• Material to process:
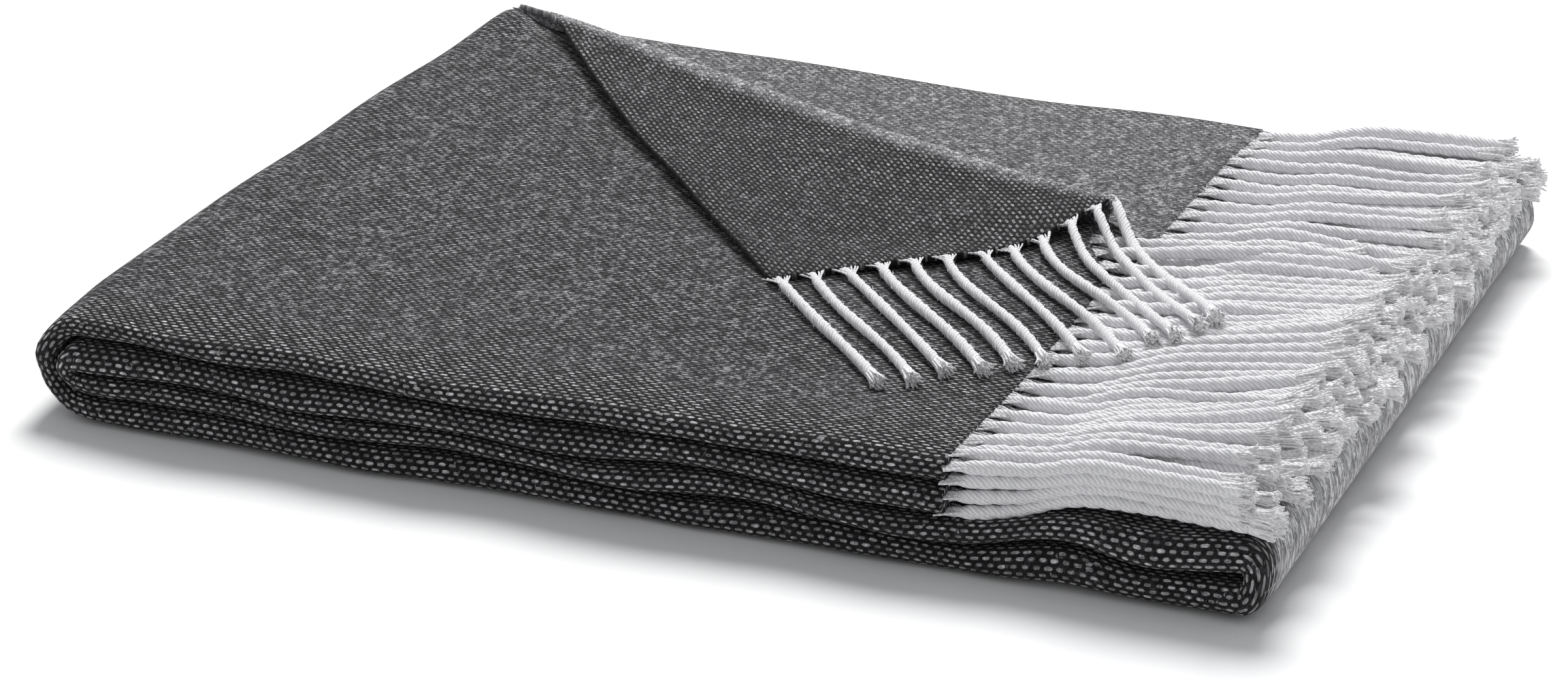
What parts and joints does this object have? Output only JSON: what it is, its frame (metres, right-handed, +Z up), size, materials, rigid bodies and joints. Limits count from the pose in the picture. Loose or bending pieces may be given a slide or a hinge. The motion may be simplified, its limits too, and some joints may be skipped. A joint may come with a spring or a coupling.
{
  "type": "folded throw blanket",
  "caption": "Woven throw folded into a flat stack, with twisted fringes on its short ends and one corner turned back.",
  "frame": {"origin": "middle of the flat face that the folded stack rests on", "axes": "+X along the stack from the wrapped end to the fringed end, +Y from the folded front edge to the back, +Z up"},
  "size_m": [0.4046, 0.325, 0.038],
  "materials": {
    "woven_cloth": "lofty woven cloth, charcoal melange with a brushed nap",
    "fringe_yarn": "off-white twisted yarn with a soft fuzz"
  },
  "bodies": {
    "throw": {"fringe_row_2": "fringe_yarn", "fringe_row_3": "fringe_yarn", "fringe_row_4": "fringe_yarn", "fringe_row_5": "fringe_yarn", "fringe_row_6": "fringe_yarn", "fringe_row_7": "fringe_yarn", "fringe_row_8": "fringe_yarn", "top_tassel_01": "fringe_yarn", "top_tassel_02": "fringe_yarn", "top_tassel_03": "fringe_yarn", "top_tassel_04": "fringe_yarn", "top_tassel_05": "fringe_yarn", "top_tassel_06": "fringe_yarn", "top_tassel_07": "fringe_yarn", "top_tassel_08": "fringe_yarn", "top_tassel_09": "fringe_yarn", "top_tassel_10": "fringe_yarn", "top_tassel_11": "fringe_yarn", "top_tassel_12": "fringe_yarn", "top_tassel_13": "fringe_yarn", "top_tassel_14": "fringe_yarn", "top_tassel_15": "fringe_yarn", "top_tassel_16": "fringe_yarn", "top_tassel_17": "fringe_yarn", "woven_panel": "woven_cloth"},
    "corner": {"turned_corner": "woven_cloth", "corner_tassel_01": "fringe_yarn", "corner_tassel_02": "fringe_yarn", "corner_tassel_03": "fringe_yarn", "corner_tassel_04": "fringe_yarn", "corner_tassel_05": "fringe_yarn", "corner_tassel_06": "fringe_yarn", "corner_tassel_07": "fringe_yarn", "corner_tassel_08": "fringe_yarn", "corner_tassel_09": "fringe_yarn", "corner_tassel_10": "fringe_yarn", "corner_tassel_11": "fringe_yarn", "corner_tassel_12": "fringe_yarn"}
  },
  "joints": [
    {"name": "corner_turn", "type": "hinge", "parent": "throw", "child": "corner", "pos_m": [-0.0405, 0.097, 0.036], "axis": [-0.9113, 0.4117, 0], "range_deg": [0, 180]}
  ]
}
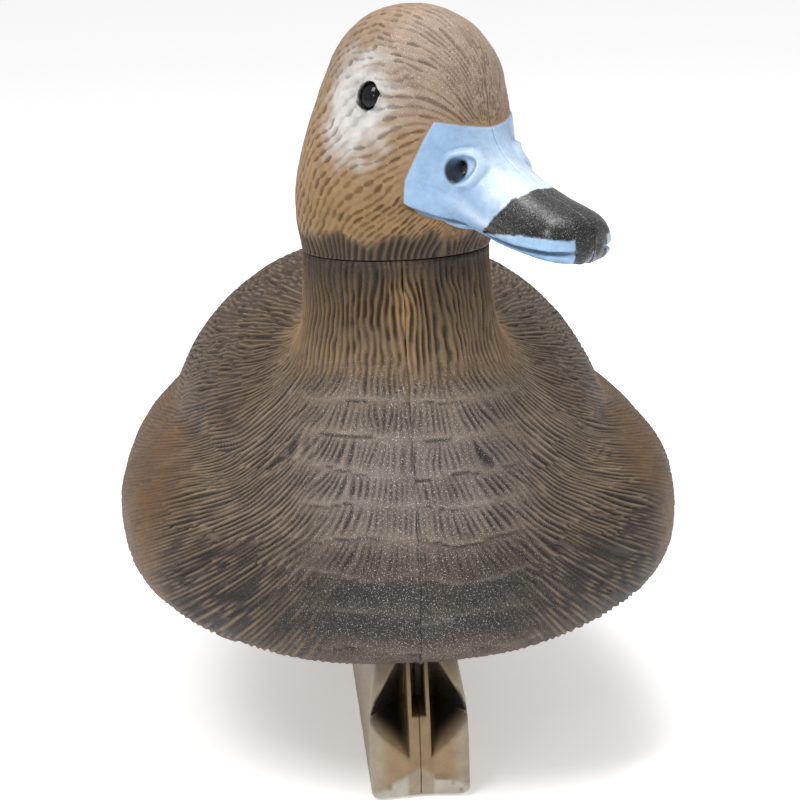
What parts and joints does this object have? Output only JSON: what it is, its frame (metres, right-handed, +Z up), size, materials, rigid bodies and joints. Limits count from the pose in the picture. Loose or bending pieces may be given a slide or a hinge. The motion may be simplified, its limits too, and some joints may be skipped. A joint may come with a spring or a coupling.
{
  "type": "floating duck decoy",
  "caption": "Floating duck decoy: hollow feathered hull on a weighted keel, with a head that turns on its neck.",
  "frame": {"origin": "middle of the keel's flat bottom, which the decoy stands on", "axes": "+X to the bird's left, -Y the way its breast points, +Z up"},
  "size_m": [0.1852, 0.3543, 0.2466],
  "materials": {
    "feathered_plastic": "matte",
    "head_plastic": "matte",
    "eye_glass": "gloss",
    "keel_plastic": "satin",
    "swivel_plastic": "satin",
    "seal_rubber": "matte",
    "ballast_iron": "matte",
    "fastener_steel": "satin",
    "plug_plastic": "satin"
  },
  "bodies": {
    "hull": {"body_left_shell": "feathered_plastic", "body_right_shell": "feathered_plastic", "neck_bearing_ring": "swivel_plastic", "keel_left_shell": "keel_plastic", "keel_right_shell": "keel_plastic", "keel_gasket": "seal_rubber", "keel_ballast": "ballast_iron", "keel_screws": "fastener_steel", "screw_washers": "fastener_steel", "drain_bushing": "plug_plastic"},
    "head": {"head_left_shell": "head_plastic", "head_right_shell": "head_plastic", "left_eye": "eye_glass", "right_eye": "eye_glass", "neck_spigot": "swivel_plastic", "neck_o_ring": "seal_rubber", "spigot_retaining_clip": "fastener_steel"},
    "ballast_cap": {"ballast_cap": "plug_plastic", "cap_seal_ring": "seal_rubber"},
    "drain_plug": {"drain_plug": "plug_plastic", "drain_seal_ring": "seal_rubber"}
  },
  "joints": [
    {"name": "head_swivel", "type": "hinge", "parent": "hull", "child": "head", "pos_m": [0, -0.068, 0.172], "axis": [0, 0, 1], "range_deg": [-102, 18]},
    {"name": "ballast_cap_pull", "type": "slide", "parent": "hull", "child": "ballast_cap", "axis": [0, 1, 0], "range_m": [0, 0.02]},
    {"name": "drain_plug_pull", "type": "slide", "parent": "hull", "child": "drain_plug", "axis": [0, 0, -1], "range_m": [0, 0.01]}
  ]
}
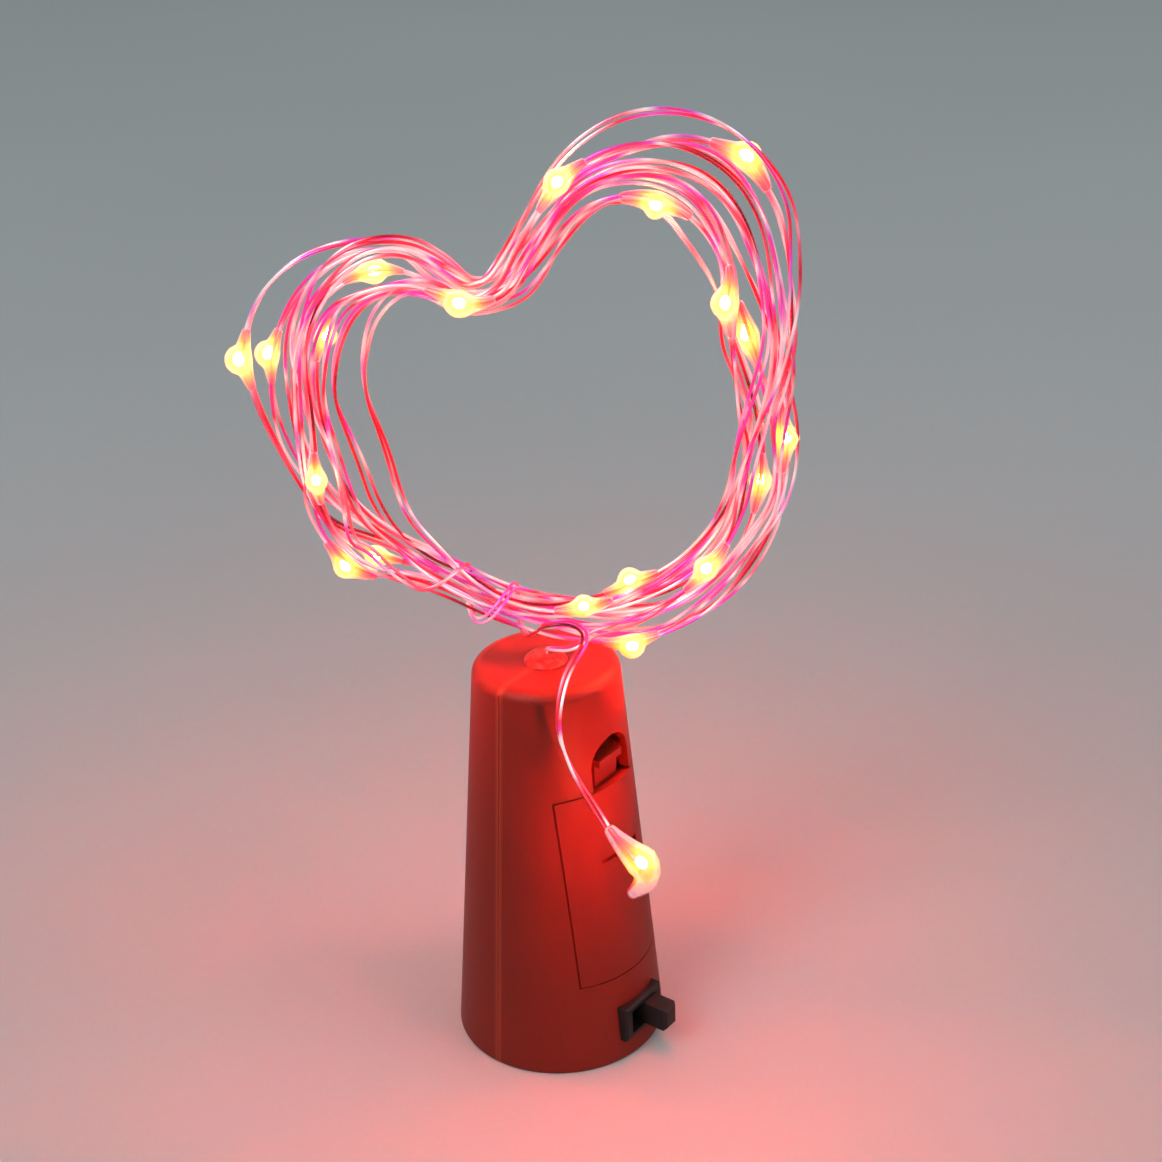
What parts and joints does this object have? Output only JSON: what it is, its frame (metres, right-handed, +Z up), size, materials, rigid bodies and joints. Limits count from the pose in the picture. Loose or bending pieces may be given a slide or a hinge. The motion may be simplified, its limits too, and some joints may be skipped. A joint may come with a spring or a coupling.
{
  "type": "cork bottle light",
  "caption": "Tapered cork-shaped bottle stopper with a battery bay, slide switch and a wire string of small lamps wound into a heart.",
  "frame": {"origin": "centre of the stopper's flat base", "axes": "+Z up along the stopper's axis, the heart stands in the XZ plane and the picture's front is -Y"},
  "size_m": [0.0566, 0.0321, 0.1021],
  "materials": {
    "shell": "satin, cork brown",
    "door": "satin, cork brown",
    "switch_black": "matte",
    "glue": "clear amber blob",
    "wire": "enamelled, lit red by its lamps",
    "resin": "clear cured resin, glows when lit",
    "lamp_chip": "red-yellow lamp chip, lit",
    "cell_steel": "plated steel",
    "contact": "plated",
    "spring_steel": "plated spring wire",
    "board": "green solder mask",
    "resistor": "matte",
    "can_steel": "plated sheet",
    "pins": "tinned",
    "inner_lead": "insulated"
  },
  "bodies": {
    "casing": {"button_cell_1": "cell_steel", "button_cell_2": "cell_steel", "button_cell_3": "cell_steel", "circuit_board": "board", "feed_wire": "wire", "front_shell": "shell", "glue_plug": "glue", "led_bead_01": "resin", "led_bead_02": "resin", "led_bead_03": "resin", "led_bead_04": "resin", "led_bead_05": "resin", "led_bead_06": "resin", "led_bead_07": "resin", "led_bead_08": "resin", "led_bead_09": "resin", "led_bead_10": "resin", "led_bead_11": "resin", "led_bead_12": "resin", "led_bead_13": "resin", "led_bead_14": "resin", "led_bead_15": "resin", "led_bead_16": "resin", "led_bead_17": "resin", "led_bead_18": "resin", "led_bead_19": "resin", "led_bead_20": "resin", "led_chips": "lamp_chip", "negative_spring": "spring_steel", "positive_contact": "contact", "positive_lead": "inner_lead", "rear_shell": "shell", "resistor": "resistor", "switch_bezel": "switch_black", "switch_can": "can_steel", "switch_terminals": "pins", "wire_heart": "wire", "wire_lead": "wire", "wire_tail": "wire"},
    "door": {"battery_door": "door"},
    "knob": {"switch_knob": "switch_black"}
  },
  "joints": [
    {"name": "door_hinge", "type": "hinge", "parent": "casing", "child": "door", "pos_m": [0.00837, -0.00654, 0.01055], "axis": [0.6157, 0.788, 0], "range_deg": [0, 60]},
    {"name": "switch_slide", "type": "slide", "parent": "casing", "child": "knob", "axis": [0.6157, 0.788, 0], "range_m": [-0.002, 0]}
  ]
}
...
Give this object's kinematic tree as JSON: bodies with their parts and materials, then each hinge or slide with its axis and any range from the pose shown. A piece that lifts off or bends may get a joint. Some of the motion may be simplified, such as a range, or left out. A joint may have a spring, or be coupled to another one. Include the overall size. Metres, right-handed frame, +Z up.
==
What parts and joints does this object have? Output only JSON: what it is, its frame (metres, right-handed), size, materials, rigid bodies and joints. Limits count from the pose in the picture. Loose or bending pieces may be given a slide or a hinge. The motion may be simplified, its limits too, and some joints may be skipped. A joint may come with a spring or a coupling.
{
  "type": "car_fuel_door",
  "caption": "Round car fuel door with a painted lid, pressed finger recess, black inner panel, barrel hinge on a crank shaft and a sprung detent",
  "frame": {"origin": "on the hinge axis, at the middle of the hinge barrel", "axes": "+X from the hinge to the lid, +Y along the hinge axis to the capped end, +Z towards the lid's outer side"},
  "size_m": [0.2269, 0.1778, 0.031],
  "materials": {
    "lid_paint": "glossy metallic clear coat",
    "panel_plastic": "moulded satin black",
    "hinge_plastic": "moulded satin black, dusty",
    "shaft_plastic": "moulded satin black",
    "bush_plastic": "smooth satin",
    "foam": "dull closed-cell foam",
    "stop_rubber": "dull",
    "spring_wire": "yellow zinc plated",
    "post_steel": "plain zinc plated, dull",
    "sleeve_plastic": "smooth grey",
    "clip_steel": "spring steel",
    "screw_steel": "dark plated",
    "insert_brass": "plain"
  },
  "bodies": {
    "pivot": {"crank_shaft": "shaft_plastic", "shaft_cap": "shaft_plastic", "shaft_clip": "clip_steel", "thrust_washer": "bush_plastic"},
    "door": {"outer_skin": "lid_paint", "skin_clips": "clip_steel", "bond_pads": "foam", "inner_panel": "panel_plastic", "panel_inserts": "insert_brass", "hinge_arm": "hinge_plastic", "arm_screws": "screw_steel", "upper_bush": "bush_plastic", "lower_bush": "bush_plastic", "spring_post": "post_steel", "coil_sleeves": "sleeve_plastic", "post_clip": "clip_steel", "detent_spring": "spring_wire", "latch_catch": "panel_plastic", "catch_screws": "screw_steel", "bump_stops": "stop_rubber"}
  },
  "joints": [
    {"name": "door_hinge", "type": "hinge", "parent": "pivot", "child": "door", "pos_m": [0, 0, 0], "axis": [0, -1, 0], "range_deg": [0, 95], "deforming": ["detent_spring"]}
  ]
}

• Task goal:
Identify all lines in the records above with the word "that".

• Answer to the exercise:
  "frame": {"origin": "middle of the flat face that the folded stack rests on", "axes": "+X along the stack from the wrapped end to the fringed end, +Y from the folded front edge to the back, +Z up"},
  "caption": "Floating duck decoy: hollow feathered hull on a weighted keel, with a head that turns on its neck.",
Give this object's kinematic tree as JSON: bodies with their parts and materials, then each hinge or slide with its axis and any range from the pose shown. A piece that lifts off or bends may get a joint. Some of the motion may be simplified, such as a range, or left out. A joint may have a spring, or be coupled to another one. Include the overall size. Metres, right-handed frame, +Z up.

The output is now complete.